The nightmare gets worse. The child’s invincibility is confirmed when it gets slightly injured (small scratch or bruise) while it is physically attacking its parents. In my experience, if you are a parent your right to reasonable self defence (trying to push it away or hold it still) does not extend to protecting yourself against your child (because you might hurt it!!). The police accept the defence - but not the social services. They will put you through child protection procedures without even interviewing you first. You are presumed guilty and they are rescuing your child. It is even doubtful whether proving that your child abused you will help. Apparently most abusive children were abused themselves and no doubt the parents are the most likely suspects.
So what chance of family reconcilliation? What chance of justice? Most damming of all - what chance for the child? Is it really in the child’s interest? Does it help a child who has been bullying its parents to punish its parents? (Imagine the headlines if the victims of a playground bully were the ones excluded from school).
Despite their trauma, distress and often mental health problems caused by the experience, the parents are still the people most concerned about their child’s interests and welfare. Whatever the child has done to them or or caused to be done to them, the parents still want to see their child grow up safe, healthy and happy, fit into society as a well adjusted person and make the most of its opportunities.
My concern is that some of the children in this position may need serious help for underlying illnesses (whether mental or physical) and the assumption that their behaviour stems from the abuse or inadequacies of their parents is preventing them from getting the help and services they really need. Even if you don’t care about the parents and agree with the presumption of guilt be careful that your hasty, well meaning and politically correct beliefs are not further damaging the child they are designed to help.
Is the popular uproar about failed asylum seekers and illegal immigrants the last bastion of acceptable racism? I’ve only met one person that was, I later learned, an illegal immigrant and I bet none of the people making political capital from this serious issue would have minded his presence here one bit. He was a white, middle-aged American, fairly well to do with a pleasant personality and he came to work in the UK. He didn’t “sneak” into the country but entered through the normal channels as a visitor on a business visa. He didn’t stay long and was gone within a few months but by working without a work permit he was in breach of his conditions of entry and therefore an illegal immigrant, liable to removal. While he was working here he travelled in and out of the country without once being challenged as to his intentions or reason for entry. On the other hand I know that, a few months later, an Indian national of equivalent social and educational standing and doing a similar job was detained and questioned about his immigration status after taking an internal domestic flight between two UK cities. He had a valid visa and work permit and eventually managed to sort the matter out. But it makes you think. Doesn’t it?

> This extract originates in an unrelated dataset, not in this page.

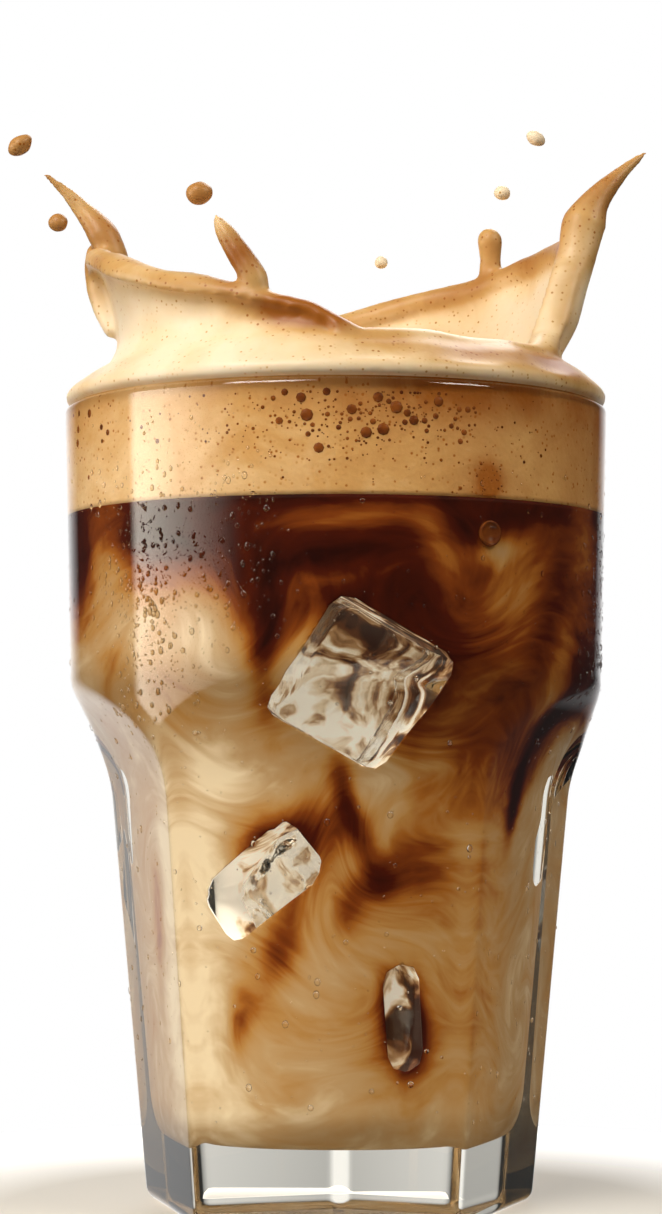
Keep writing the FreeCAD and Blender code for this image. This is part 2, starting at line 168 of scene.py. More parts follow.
class StageSettings(bpy.types.PropertyGroup):
    """Camera and floor, with the floor's fade to white."""

    distance: length("Distance", 492, "Glass's axis to the camera")
    camera_height: length("Camera height", 70.5, "Table to the camera")
    aim_height: length("Aim height", 97.7, "Table to the point the camera looks at")
    aside: length("Aside", -0.8, "Camera's place to the right of the glass's axis")
    lens: FloatProperty(name="Lens", description="Focal length in millimetres", default=89.1)
    floor: length("Floor", 120, "Radius of the floor")
    white_from: length("White from", 55, "Axis to where the floor starts to fade to white")
    white_to: length("White to", 110, "Axis to where the floor is white")


# ---------------------------------------------------------------- materials


def add(tree, kind, inputs=None, stops=(), **settings):
    """Adds a node, sets its settings and colour stops, and sets or links its inputs."""
    made = tree.nodes.new(kind)
    for key, value in settings.items():
        setattr(made, key, value)
    for key, value in (inputs or {}).items():
        if isinstance(value, bpy.types.NodeSocket):
            tree.links.new(value, made.inputs[key])
        else:
            made.inputs[key].default_value = value
    for n, (place, stop) in enumerate(stops):
        elements = made.color_ramp.elements
        element = elements[n] if n < len(elements) else elements.new(place)
        element.position = place
        element.color = linear(stop) if isinstance(stop, str) else stop
    return made


def new_material(name):
    """A node material and its Principled shader."""
    material = bpy.data.materials.new(name)
    material.use_nodes = True
    shader = material.node_tree.nodes["Principled BSDF"]
    return material, material.node_tree, shader


def pressed_glass(settings):
    """Soda-lime glass, pressed and fire-polished: clear, with a gloss that shows each facet."""
    material, _, shader = new_material("soda_lime_glass")
    shader.inputs["Base Color"].default_value = settings.tint
    shader.inputs["Transmission Weight"].default_value = 1
    shader.inputs["Roughness"].default_value = 0.0
    shader.inputs["IOR"].default_value = 1.5
    return material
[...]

It is arguable that the real victims of illegal immigration and the failure of the system to detect them are the illegal immigrants themselves. Many are forced to take employment on the black market. They often work for pitifully low pay and sometimes in dangerous conditions. Think of the Morcombe Bay cockle pickers. They may have intended to come to the UK as economic migrants but whether they deliberately chose to flout the immigration laws or whether they were conned by unscrupulous trafficers I don’t know - but they didn’t deserve to die. Failures of the immigration system not only enable scroungers to thrive but also allow the vulnerable to be exploited. It may have cost the the Chinese cockle pickers their lives.

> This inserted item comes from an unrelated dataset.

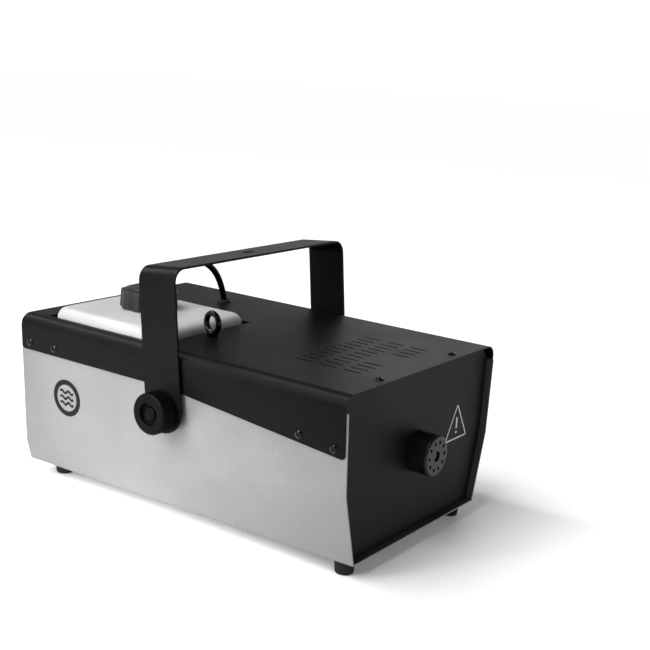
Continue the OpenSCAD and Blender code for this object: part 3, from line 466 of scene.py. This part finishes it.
def fillet(corners, steps=5):
    """A 2-D line through corners (u, v, radius), with each corner rounded to its radius."""
    line = []
    for i, (u, v, radius) in enumerate(corners):
        here = Vector((u, v))
        if radius <= 0 or i in (0, len(corners) - 1):
            line.append(here)
            continue
        before = (Vector(corners[i - 1][:2]) - here).normalized()
        after = (Vector(corners[i + 1][:2]) - here).normalized()
        half = before.angle(after) / 2
        reach = radius / math.tan(half)
        centre = here + (before + after).normalized() * radius / math.sin(half)
        start, stop = here + before * reach - centre, here + after * reach - centre
        turn = start.angle_signed(stop)
        for k in range(steps + 1):
            line.append(centre + Matrix.Rotation(-turn * k / steps, 2) @ start)
    return line


def divided(line, spacing):
    """The line with more points on it, no further apart than about twice the spacing."""
    dense = []
    for a, b in zip(line, line[1:]):
        steps = max(1, int((b - a).length / spacing))
        dense += [a.lerp(b, k / steps) for k in range(steps)]
    return dense + [line[-1]]


def lathe(line, segments, to_frame, radius_at=None):
    """Rings of the line (radius, height) turned about an axis.

    radius_at(radius, height, angle) may shape each ring.
    """
    rings = []
    for u, v in line:
        ring = []
        for k in range(segments):
            angle = 2 * math.pi * k / segments
            r = radius_at(u, v, angle) if radius_at else u
            ring.append(to_frame @ Vector((r * math.cos(angle), r * math.sin(angle), v)))
        rings.append(ring)
    return rings


def add_bevel(piece, width, segments=2, angle=30.0):
    """Rounds the crisp edges of a piece a little, so that they catch the light."""
    modifier = piece.modifiers.new("edge", "BEVEL")
    modifier.width = width
    modifier.segments = segments
    modifier.limit_method = "ANGLE"
    modifier.angle_limit = math.radians(angle)
    modifier.use_clamp_overlap = True
    modifier.harden_normals = False


# ---------------------------------------------------------------- fluid hose

HOSE_Y = 0.101
HOSE_DIAMETER = 0.0065
HOSE_SIDES = 20
HOSE_STEPS = 6
HOSE_ROUTE = [
    (-0.0350, 0.2065), (-0.0315, 0.2085), (-0.0278, 0.2100), (-0.0239, 0.2112), (-0.0200, 0.2120),
    (-0.0120, 0.2128), (-0.0040, 0.2131), (0.0050, 0.2131), (0.0140, 0.2129), (0.0220, 0.2123),
    (0.0300, 0.2109), (0.0350, 0.2093), (0.0400, 0.2070), (0.0470, 0.2022), (0.0526, 0.1970),
    (0.0576, 0.1905), (0.0614, 0.1835), (0.0643, 0.1770), (0.0663, 0.1718), (0.0672, 0.1676),
    (0.0674, 0.1630), (0.0674, 0.1560), (0.0674, 0.1480),
]


def smooth_line(points, steps):
    """A Catmull-Rom line through the points."""
    line = []
    for i in range(len(points) - 1):
        p0, p1 = points[max(i - 1, 0)], points[i]
        p2, p3 = points[i + 1], points[min(i + 2, len(points) - 1)]
        for k in range(steps):
            t = k / steps
            line.append(0.5 * (2 * p1 + (p2 - p0) * t + (2 * p0 - 5 * p1 + 4 * p2 - p3) * t ** 2
                               + (3 * p1 - p0 - 3 * p2 + p3) * t ** 3))
    return line + [points[-1]]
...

Illegal immigrants who try to play the asylum card should be sent home but is our system up to determining the genuine from the bogus? Apparently 20% of failed asylum seekers are granted asylum on appeal. A system that fails one in five people when their lives are at stake is appalling. Over recent years the system has been tightened up to reduce the grounds for appeal. So let’s hope that the genuine asylum seekers who arrive here with no possessions, no money, no means of earning a living, frequently separated from loved ones, often unable to speak English and sometimes traumatised, disorientated and suffering the effects of torture are in a sufficiently robust condition to navigate their way through the legal system and deal with officials whose culture, language and expectations may be completely alien to them.
I read a comment recently that there were too many asylum seekers “and they weren’t even escaping from a war zone”. I presume the implication was that they therefore could not be genuine asylum seekers. I’m not an expert but as I understand it the fear of becoming “collateral damage” either through direct acts of war or because of conflict induced poverty and famine does not necessarily amount to a well founded fear of persecution for reasons of race, religion, nationality, membership of a particular social group or political opinion, without which an asylum claim will fail.
Fortunately for people fleeing war zones the conflict is likely to make the news and even without the help of the Human Rights law, it would create bad publicity and lose votes for any shade of government to be seen sending women and children back to a dangerous, war torn area from which they had just escaped. For people escaping less newsworthy persecution there may be no TV pictures to help them make their case.